Anti-Defamation League memulai daftar Hate on Display pada tahun 2000, dengan tujuan membantu orang mengenali tanda-tanda ekstremisme.
Sekarang sudah ada lebih dari 200 entri, termasuk simbol swastika dan tanda silang Ku Klux Klan.
"Bahkan ketika para ekstremis terus menggunakan simbol yang mungkin berusia bertahun-tahun atau puluhan tahun, mereka secara teratur membuat simbol, meme, dan slogan baru untuk mengekspresikan sentimen kebencian mereka," kata bos ADL, Jonathan Greenblatt.
"Kami percaya penegakan hukum dan masyarakat perlu diberi informasi lengkap tentang makna gambar-gambar ini, yang dapat berfungsi sebagai tanda peringatan pertama terhadap keberadaan pembenci di komunitas atau sekolah."
ADL mengatakan simbol 'OK' telah menjadi "taktik trolling populer" dari "individu yang condong ke kanan, yang sering memposting foto ke media sosial dari diri mereka berpose sambil menunjukkan simbol tersebut".
Awal Mula Perubahan Makna
Bermula dari lelucon online dari situs berbagi gambar 4Chan - menggunakan isyarat tidak bersalah dan seolah-olah ada makna tersembunyi di baliknya, berharap untuk menipu media dan membuat orang-orang yang condong ke kiri menjadi marah.
Tapi lelucon itu begitu sukses dan tersebar luas di kalangan sayap kanan, sehingga banyak yang percaya tanda 'OK' itu mengubah makna.
Pria yang dituduh membunuh 51 orang di masjid Christchurch, Selandia Baru, awal tahun ini juga kedapatan menggunakan simbol OK ketika berada di pengadilan. Dia mengaku tidak bersalah atas pembunuhan.
Sementara itu, Dr Paul Stocker, seorang sejarawan yang berspesialisasi dalam gerakan sayap kanan, mengatakan tanda OK adalah cara orang yang berada di sayap kanan untuk berkomunikasi satu sama lain.
"Ini adalah pesan kode untuk orang-orang yang tahu dan memahami apa yang dilakukan sayap kanan," katanya kepada Radio 1 Newsbeat.
"Simbol itu menunjukkan kepada pendukung inti bahwa mereka adalah salah satu dari mereka."

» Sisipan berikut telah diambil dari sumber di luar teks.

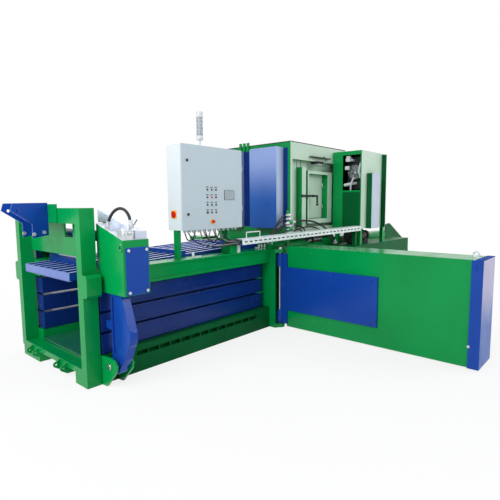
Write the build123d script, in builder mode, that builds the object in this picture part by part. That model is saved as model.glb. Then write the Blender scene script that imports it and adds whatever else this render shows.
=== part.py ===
from build123d import *
import os
from math import cos, pi, radians, sin

os.makedirs("parts", exist_ok=True)

# Horizontal channel baler with a swing-out needle box.
# X runs along the channel toward the ram, Y to the far side, Z up, in millimetres.
# Places along the machine are stations, measured from the front face of the discharge portal.
# Places across it are offsets from the centreline; near is the side with the control cabinet.

# Driving dimensions of the whole machine
portal_x = -5500.0  # X of the front face of the discharge portal
frame_length = 7930.0
half_frame = 790.0  # centreline to the outer faces of the frame
half_channel = 560.0  # centreline to the inner faces of the channel
near = -1
far = 1

# Heights
rail_top = 180.0
floor_top = 200.0
ledge_top = 295.0
beam_bottom = 945.0
beam_top = 1140.0
press_rail_top = 1200.0
hopper_bottom = 1330.0
hopper_top = 2700.0

# Stations
portal_depth = 150.0
channel_end = 2780.0
press_start = 2912.0
hopper_start = 3280.0
hopper_end = 4900.0
press_end = 6650.0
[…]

Menurut sang penulis, sejatinya sudah biasa bagi kelompok-kelompok ekstremis menggunakan tanda familiar di publik dan memutarbalikkan artinya.
"Proses menemukan simbol telah dipercepat dengan alt-right atau alternative right (sayap kanan alternatif). Mereka beroperasi terutama online dan menggunakan bahasa kode dan meme yang mungkin tampak tidak berbahaya, tetapi jika Anda menelusuri mereka, mereka memiliki makna."
Alternative right (sayap kanan alternatif) adalah sekelompok orang dengan ideologi kanan jauh yang menyangkal arus utama konservatisme di Amerika Serikat. Anggota supremasi kulit putih Richard Spencer mencetuskan istilah tersebut pada 2010 untuk mengartikan sebuah gerakan yang berpusat pada nasionalisme kulit putih, dan yang dituduh melakukan pencucian putih terhadap rasisme, supremasisme kulit putih, dan neo-Nazisme.
Advertisement
Masih Bermakna Tradisional
Kendati demikian, sejauh ini ADL sangat menekankan bahwa simbol 'OK' itu lebih sering diartikan bahwa 'semuanya baik-baik saja'.
"Mayoritas penggunaan simbol itu saat ini masih tradisional. Akibatnya, seseorang yang menggunakan tanda tersebut tidak dapat diasumsikan menggunakan simbol dalam konteks supremasi kulit putih atau trolling."